◆ COLLECTED DATA
[start]

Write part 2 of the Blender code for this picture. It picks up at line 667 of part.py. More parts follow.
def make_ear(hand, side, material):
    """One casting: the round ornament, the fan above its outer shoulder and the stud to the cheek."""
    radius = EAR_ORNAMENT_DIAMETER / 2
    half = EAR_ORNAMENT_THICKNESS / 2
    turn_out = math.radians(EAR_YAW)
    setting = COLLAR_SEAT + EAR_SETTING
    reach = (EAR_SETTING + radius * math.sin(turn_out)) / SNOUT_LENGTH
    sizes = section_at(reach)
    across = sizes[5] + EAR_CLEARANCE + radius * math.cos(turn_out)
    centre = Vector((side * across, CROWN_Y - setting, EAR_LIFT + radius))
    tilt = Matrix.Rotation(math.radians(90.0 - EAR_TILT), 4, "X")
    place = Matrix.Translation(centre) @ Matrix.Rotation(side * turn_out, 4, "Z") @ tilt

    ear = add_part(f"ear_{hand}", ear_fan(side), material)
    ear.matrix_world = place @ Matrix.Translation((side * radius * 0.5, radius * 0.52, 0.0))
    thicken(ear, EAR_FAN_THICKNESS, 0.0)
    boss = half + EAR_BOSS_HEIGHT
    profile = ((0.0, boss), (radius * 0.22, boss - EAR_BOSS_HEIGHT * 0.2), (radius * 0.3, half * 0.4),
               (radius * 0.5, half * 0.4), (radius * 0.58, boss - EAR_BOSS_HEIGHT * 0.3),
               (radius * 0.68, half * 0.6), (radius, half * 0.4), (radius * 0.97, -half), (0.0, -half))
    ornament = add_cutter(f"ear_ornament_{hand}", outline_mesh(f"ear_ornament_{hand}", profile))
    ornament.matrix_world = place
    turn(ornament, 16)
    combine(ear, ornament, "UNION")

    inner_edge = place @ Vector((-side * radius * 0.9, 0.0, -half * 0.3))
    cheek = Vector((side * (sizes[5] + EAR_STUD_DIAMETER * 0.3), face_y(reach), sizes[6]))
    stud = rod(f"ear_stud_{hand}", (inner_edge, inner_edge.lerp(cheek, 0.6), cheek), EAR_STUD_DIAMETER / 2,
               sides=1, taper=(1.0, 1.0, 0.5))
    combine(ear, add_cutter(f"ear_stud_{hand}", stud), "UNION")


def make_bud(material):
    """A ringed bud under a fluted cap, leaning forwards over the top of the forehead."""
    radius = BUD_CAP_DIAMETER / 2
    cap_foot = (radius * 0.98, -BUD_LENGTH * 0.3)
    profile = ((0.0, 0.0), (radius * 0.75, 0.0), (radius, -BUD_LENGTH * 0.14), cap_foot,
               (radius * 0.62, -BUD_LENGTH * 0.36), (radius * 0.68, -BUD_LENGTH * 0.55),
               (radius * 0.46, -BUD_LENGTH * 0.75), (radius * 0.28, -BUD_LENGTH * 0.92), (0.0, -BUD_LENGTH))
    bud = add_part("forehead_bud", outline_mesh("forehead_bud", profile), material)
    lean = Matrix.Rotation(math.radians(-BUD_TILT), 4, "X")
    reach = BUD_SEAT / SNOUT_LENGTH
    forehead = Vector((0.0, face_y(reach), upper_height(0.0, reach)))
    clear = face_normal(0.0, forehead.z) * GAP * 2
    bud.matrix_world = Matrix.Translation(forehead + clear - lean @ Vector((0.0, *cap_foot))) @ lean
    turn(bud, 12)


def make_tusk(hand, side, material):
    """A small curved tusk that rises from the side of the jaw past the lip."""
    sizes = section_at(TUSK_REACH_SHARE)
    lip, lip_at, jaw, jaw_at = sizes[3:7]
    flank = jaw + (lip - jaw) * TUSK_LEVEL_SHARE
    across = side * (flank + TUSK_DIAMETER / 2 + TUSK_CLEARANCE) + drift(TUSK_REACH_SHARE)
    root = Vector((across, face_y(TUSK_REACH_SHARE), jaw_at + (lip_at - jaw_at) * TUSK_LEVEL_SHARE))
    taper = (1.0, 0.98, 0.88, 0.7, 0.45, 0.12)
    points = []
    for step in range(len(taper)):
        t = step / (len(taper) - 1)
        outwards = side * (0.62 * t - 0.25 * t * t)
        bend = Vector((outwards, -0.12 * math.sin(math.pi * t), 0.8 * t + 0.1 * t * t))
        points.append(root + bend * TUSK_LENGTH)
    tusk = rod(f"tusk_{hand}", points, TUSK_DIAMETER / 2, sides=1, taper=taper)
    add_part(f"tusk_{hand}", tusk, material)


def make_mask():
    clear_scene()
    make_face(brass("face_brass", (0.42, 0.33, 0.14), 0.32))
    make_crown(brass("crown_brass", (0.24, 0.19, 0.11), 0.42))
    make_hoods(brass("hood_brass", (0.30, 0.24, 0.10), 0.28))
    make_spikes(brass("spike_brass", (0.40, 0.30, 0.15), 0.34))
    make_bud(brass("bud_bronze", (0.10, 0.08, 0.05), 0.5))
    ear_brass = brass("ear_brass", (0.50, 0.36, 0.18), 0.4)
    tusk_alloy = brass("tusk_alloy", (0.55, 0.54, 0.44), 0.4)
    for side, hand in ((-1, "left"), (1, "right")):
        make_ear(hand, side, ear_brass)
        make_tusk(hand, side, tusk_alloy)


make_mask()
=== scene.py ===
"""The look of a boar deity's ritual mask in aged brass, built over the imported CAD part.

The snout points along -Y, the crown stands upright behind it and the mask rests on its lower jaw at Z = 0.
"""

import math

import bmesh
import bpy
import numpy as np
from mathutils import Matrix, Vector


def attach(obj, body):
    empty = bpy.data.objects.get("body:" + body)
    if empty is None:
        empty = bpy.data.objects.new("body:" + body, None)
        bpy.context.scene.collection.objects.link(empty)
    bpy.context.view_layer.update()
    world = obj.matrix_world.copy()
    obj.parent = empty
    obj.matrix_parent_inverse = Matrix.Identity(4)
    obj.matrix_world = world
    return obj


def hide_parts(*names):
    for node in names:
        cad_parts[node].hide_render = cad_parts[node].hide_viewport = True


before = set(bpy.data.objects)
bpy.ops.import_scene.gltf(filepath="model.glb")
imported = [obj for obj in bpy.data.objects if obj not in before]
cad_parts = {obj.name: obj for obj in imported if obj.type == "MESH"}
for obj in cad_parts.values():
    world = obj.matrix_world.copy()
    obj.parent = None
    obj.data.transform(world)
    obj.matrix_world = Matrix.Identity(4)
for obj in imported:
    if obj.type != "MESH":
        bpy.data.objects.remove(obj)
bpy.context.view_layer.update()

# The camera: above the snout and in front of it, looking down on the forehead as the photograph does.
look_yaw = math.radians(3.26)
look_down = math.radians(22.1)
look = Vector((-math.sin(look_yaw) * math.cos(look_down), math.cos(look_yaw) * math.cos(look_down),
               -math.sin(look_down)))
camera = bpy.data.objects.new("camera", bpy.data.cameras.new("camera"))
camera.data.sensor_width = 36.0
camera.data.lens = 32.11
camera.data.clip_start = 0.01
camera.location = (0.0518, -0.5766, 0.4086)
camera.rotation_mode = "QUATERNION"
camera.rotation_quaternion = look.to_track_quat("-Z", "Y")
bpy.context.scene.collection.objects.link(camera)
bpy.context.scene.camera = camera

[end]

◆ WHAT THE TASK ASKS
Give back, exactly as written, each line from the one that contains "for side, hand" through the one that contains "for node in".

◆ ANSWER BELOW
    for side, hand in ((-1, "left"), (1, "right")):
        make_ear(hand, side, ear_brass)
        make_tusk(hand, side, tusk_alloy)


make_mask()
=== scene.py ===
"""The look of a boar deity's ritual mask in aged brass, built over the imported CAD part.

The snout points along -Y, the crown stands upright behind it and the mask rests on its lower jaw at Z = 0.
"""

import math

import bmesh
import bpy
import numpy as np
from mathutils import Matrix, Vector


def attach(obj, body):
    empty = bpy.data.objects.get("body:" + body)
    if empty is None:
        empty = bpy.data.objects.new("body:" + body, None)
        bpy.context.scene.collection.objects.link(empty)
    bpy.context.view_layer.update()
    world = obj.matrix_world.copy()
    obj.parent = empty
    obj.matrix_parent_inverse = Matrix.Identity(4)
    obj.matrix_world = world
    return obj


def hide_parts(*names):
    for node in names:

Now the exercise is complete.